> **Task requirements**: Your task is to reproduce the material exactly.
Start Data segment
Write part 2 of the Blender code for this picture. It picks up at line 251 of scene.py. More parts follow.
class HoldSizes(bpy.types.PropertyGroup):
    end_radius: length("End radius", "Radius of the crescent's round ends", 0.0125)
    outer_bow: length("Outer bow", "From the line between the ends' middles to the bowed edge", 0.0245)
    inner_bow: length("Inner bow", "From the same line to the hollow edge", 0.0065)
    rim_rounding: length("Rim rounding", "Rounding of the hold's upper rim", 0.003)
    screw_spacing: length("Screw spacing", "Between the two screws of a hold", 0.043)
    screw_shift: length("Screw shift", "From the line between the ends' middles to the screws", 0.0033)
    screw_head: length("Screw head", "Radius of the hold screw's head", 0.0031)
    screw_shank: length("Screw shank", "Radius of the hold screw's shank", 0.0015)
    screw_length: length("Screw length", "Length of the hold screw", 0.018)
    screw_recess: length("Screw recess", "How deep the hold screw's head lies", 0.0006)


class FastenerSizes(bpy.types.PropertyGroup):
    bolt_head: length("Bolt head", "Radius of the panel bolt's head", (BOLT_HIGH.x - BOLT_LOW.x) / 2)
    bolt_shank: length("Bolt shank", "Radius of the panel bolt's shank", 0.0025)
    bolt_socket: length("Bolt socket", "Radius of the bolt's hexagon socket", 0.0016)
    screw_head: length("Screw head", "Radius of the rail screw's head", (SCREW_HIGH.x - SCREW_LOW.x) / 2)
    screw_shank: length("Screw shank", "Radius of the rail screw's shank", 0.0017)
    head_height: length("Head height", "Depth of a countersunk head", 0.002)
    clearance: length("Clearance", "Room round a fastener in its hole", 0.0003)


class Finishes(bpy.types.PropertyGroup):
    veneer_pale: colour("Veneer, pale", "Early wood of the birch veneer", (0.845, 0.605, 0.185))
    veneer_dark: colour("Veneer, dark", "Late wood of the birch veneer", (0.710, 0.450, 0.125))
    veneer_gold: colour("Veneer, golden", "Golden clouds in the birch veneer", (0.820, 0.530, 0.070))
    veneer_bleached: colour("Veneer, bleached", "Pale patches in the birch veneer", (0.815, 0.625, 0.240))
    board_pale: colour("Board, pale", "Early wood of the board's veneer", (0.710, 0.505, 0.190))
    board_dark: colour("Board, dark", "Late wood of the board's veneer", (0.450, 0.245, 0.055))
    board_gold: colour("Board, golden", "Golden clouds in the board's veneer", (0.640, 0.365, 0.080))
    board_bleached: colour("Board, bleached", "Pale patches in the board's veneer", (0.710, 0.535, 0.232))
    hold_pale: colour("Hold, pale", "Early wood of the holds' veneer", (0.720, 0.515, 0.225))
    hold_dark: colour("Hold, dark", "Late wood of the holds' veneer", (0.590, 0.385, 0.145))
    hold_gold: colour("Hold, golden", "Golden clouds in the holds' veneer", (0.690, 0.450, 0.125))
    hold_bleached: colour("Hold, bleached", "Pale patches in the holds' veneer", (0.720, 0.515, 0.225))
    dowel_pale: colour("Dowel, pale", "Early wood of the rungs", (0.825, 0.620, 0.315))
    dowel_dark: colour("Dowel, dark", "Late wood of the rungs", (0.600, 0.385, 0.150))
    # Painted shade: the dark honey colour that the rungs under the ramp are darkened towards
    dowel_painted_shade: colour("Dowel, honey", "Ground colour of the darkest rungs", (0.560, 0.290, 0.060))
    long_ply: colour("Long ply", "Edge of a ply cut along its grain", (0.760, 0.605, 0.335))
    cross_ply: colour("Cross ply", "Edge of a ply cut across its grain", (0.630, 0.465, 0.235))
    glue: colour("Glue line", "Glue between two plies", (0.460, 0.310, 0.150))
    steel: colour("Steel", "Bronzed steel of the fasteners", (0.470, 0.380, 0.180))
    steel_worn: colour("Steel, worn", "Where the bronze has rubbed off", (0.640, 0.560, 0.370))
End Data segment
> **The output**:
Write part 2 of the Blender code for this picture. It picks up at line 251 of scene.py. More parts follow.
class HoldSizes(bpy.types.PropertyGroup):
    end_radius: length("End radius", "Radius of the crescent's round ends", 0.0125)
    outer_bow: length("Outer bow", "From the line between the ends' middles to the bowed edge", 0.0245)
    inner_bow: length("Inner bow", "From the same line to the hollow edge", 0.0065)
    rim_rounding: length("Rim rounding", "Rounding of the hold's upper rim", 0.003)
    screw_spacing: length("Screw spacing", "Between the two screws of a hold", 0.043)
    screw_shift: length("Screw shift", "From the line between the ends' middles to the screws", 0.0033)
    screw_head: length("Screw head", "Radius of the hold screw's head", 0.0031)
    screw_shank: length("Screw shank", "Radius of the hold screw's shank", 0.0015)
    screw_length: length("Screw length", "Length of the hold screw", 0.018)
    screw_recess: length("Screw recess", "How deep the hold screw's head lies", 0.0006)


class FastenerSizes(bpy.types.PropertyGroup):
    bolt_head: length("Bolt head", "Radius of the panel bolt's head", (BOLT_HIGH.x - BOLT_LOW.x) / 2)
    bolt_shank: length("Bolt shank", "Radius of the panel bolt's shank", 0.0025)
    bolt_socket: length("Bolt socket", "Radius of the bolt's hexagon socket", 0.0016)
    screw_head: length("Screw head", "Radius of the rail screw's head", (SCREW_HIGH.x - SCREW_LOW.x) / 2)
    screw_shank: length("Screw shank", "Radius of the rail screw's shank", 0.0017)
    head_height: length("Head height", "Depth of a countersunk head", 0.002)
    clearance: length("Clearance", "Room round a fastener in its hole", 0.0003)


class Finishes(bpy.types.PropertyGroup):
    veneer_pale: colour("Veneer, pale", "Early wood of the birch veneer", (0.845, 0.605, 0.185))
    veneer_dark: colour("Veneer, dark", "Late wood of the birch veneer", (0.710, 0.450, 0.125))
    veneer_gold: colour("Veneer, golden", "Golden clouds in the birch veneer", (0.820, 0.530, 0.070))
    veneer_bleached: colour("Veneer, bleached", "Pale patches in the birch veneer", (0.815, 0.625, 0.240))
    board_pale: colour("Board, pale", "Early wood of the board's veneer", (0.710, 0.505, 0.190))
    board_dark: colour("Board, dark", "Late wood of the board's veneer", (0.450, 0.245, 0.055))
    board_gold: colour("Board, golden", "Golden clouds in the board's veneer", (0.640, 0.365, 0.080))
    board_bleached: colour("Board, bleached", "Pale patches in the board's veneer", (0.710, 0.535, 0.232))
    hold_pale: colour("Hold, pale", "Early wood of the holds' veneer", (0.720, 0.515, 0.225))
    hold_dark: colour("Hold, dark", "Late wood of the holds' veneer", (0.590, 0.385, 0.145))
    hold_gold: colour("Hold, golden", "Golden clouds in the holds' veneer", (0.690, 0.450, 0.125))
    hold_bleached: colour("Hold, bleached", "Pale patches in the holds' veneer", (0.720, 0.515, 0.225))
    dowel_pale: colour("Dowel, pale", "Early wood of the rungs", (0.825, 0.620, 0.315))
    dowel_dark: colour("Dowel, dark", "Late wood of the rungs", (0.600, 0.385, 0.150))
    # Painted shade: the dark honey colour that the rungs under the ramp are darkened towards
    dowel_painted_shade: colour("Dowel, honey", "Ground colour of the darkest rungs", (0.560, 0.290, 0.060))
    long_ply: colour("Long ply", "Edge of a ply cut along its grain", (0.760, 0.605, 0.335))
    cross_ply: colour("Cross ply", "Edge of a ply cut across its grain", (0.630, 0.465, 0.235))
    glue: colour("Glue line", "Glue between two plies", (0.460, 0.310, 0.150))
    steel: colour("Steel", "Bronzed steel of the fasteners", (0.470, 0.380, 0.180))
    steel_worn: colour("Steel, worn", "Where the bronze has rubbed off", (0.640, 0.560, 0.370))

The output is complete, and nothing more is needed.